Without altering anything, output the material below.

Start Stored data

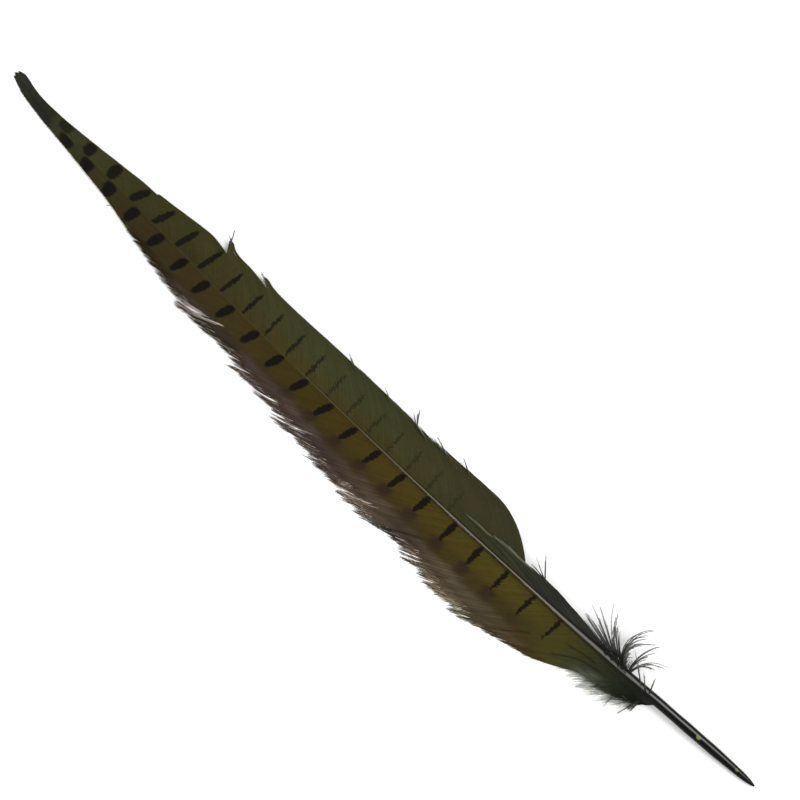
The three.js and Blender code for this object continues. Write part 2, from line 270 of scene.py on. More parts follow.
def withCurves(vane):
    # Towards each notch the edge falls by depth * (1 - distance / length)^1.5, and past it, it comes back out
    # within 1 mm.
    curves = {name + "At": smooth(vane[name]) for name in ("edge", "sweep", "lift", "fringe") if name in vane}
    plainEdge = curves["edgeAt"]

    def edgeAt(s):
        y = plainEdge(s)
        for at, depth, length in vane.get("notches", []):
            share = np.where(s < at, np.clip(1 - (at - s) / length, 0, 1) ** 1.5, np.clip(1 - s + at, 0, 1))
            y = y - vane["side"] * depth * share
        return y

    return {**vane, **curves, "edgeAt": edgeAt}


narrowVane, broadVane, pressedStrip = (withCurves(vane) for vane in (narrowVane, broadVane, pressedStrip))


def barbPlace(vane, tipS, t):
    # A barb's place in plan at share t of its length: s runs evenly from its root to its tip, and y runs to
    # the vane's edge as 1 - (1 - t)^bend, so the barb turns forward. Past straightFrom it runs on straight.
    rootS = tipS + vane["sweepAt"](tipS)
    rootY = bowAt(rootS)
    s = rootS - vane["sweepAt"](tipS) * t
    bend, knee = vane["bend"], vane["straightFrom"]
    turning = 1 - (1 - np.minimum(t, knee)) ** bend
    slope = bend * (1 - knee) ** (bend - 1)
    full = 1 - (1 - knee) ** bend + (1 - knee) * slope
    out = turning + np.maximum(t - knee, 0) * slope
    return s, rootY + (vane["edgeAt"](tipS) - rootY) * out / full


def vaneHeight(vane, s, y, t):
    # The vane arches from the shaft's height down to its edge, by a power of the share of the way out.
    halfWidth = np.maximum(np.abs(vane["edgeAt"](s) - bowAt(s)), 1)
    out = np.abs(y - bowAt(s))
    share = np.minimum(out / halfWidth / (1 - vane["flatShare"]), 1)
    edgeHeight = skin + vane["liftAt"](s)
    height = edgeHeight + (np.maximum(riseAt(s), edgeHeight) - edgeHeight) * (1 - share ** vane["crown"])
    nearShaft = np.clip(1 - out / (2.2 * radiusAt(s)), 0, 1)
    height = height + blade["rootRaise"] * radiusAt(s) * ease(nearShaft * 1.5)
    side = vane["side"]
    wave = np.sin(2 * math.pi * s / blade["rippleLength"] + side) + 0.6 * np.sin(s / 2.1 + 4 * side + out / 4)
    return height + blade["ripple"] * wave * ease(out / 5) * np.clip((height - skin) / 1.5, 0, 1)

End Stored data

Finished answer:
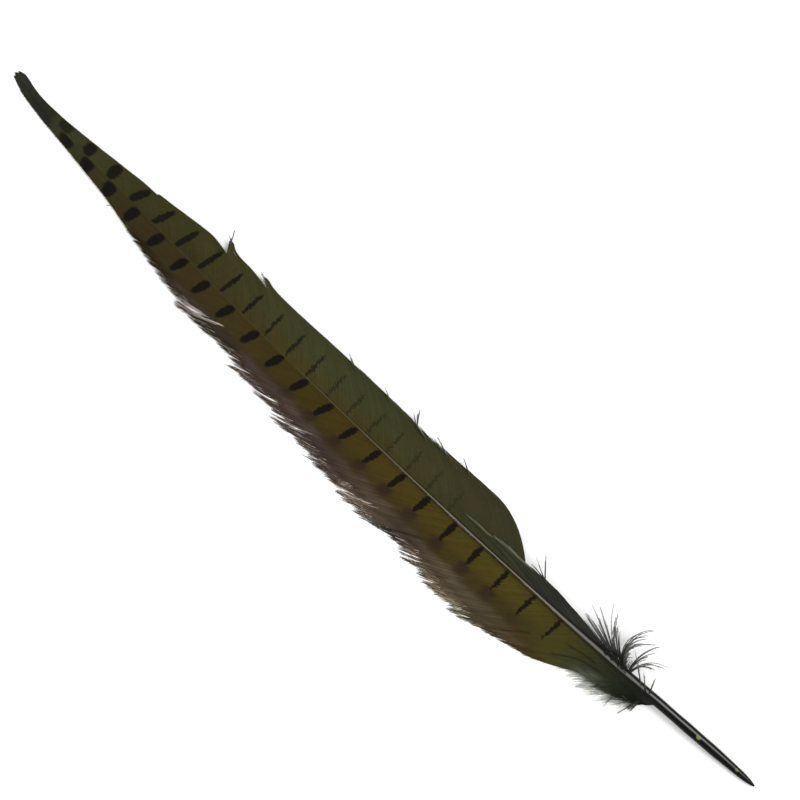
The three.js and Blender code for this object continues. Write part 2, from line 270 of scene.py on. More parts follow.
def withCurves(vane):
    # Towards each notch the edge falls by depth * (1 - distance / length)^1.5, and past it, it comes back out
    # within 1 mm.
    curves = {name + "At": smooth(vane[name]) for name in ("edge", "sweep", "lift", "fringe") if name in vane}
    plainEdge = curves["edgeAt"]

    def edgeAt(s):
        y = plainEdge(s)
        for at, depth, length in vane.get("notches", []):
            share = np.where(s < at, np.clip(1 - (at - s) / length, 0, 1) ** 1.5, np.clip(1 - s + at, 0, 1))
            y = y - vane["side"] * depth * share
        return y

    return {**vane, **curves, "edgeAt": edgeAt}


narrowVane, broadVane, pressedStrip = (withCurves(vane) for vane in (narrowVane, broadVane, pressedStrip))


def barbPlace(vane, tipS, t):
    # A barb's place in plan at share t of its length: s runs evenly from its root to its tip, and y runs to
    # the vane's edge as 1 - (1 - t)^bend, so the barb turns forward. Past straightFrom it runs on straight.
    rootS = tipS + vane["sweepAt"](tipS)
    rootY = bowAt(rootS)
    s = rootS - vane["sweepAt"](tipS) * t
    bend, knee = vane["bend"], vane["straightFrom"]
    turning = 1 - (1 - np.minimum(t, knee)) ** bend
    slope = bend * (1 - knee) ** (bend - 1)
    full = 1 - (1 - knee) ** bend + (1 - knee) * slope
    out = turning + np.maximum(t - knee, 0) * slope
    return s, rootY + (vane["edgeAt"](tipS) - rootY) * out / full


def vaneHeight(vane, s, y, t):
    # The vane arches from the shaft's height down to its edge, by a power of the share of the way out.
    halfWidth = np.maximum(np.abs(vane["edgeAt"](s) - bowAt(s)), 1)
    out = np.abs(y - bowAt(s))
    share = np.minimum(out / halfWidth / (1 - vane["flatShare"]), 1)
    edgeHeight = skin + vane["liftAt"](s)
    height = edgeHeight + (np.maximum(riseAt(s), edgeHeight) - edgeHeight) * (1 - share ** vane["crown"])
    nearShaft = np.clip(1 - out / (2.2 * radiusAt(s)), 0, 1)
    height = height + blade["rootRaise"] * radiusAt(s) * ease(nearShaft * 1.5)
    side = vane["side"]
    wave = np.sin(2 * math.pi * s / blade["rippleLength"] + side) + 0.6 * np.sin(s / 2.1 + 4 * side + out / 4)
    return height + blade["ripple"] * wave * ease(out / 5) * np.clip((height - skin) / 1.5, 0, 1)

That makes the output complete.